Generalized Discriminant Analysis: A Matrix Exponential Approach

Abstract

Linear discriminant analysis (LDA) is well known as a powerful tool for discriminant analysis. In the case of a small training data set, however, it cannot directly be applied to high-dimensional data. This case is the so-called small-sample-size or undersampled problem. In this paper, we propose an exponential discriminant analysis (EDA) technique to overcome the undersampled problem. The advantages of EDA are that, compared with principal component analysis (PCA) + LDA, the EDA method can extract the most discriminant information that was contained in the null space of a within-class scatter matrix, and compared with another LDA extension, i.e., null-space LDA (NLDA), the discriminant information that was contained in the non-null space of the within-class scatter matrix is not discarded. Furthermore, EDA is equivalent to transforming original data into a new space by distance diffusion mapping, and then, LDA is applied in such a new space.

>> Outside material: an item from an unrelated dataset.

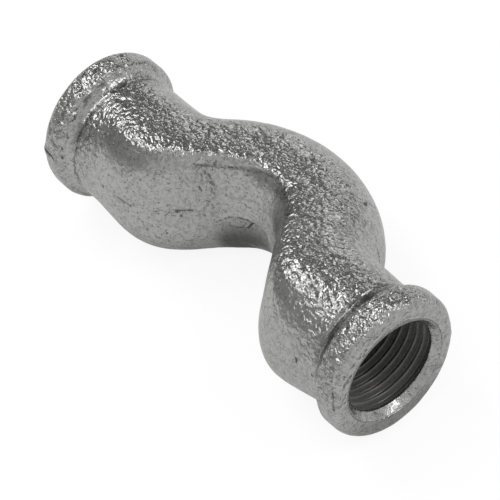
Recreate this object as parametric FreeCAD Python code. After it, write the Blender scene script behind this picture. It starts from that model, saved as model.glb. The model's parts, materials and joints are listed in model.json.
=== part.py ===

As a result of diffusion mapping, the margin between different classes is enlarged, which is helpful in improving classification accuracy. Comparisons of experimental results on different data sets are given with respect to existing LDA extensions, including PCA + LDA, LDA via generalized singular value decomposition, regularized LDA, NLDA, and LDA via QR decomposition, which demonstrate the effectiveness of the proposed EDA method.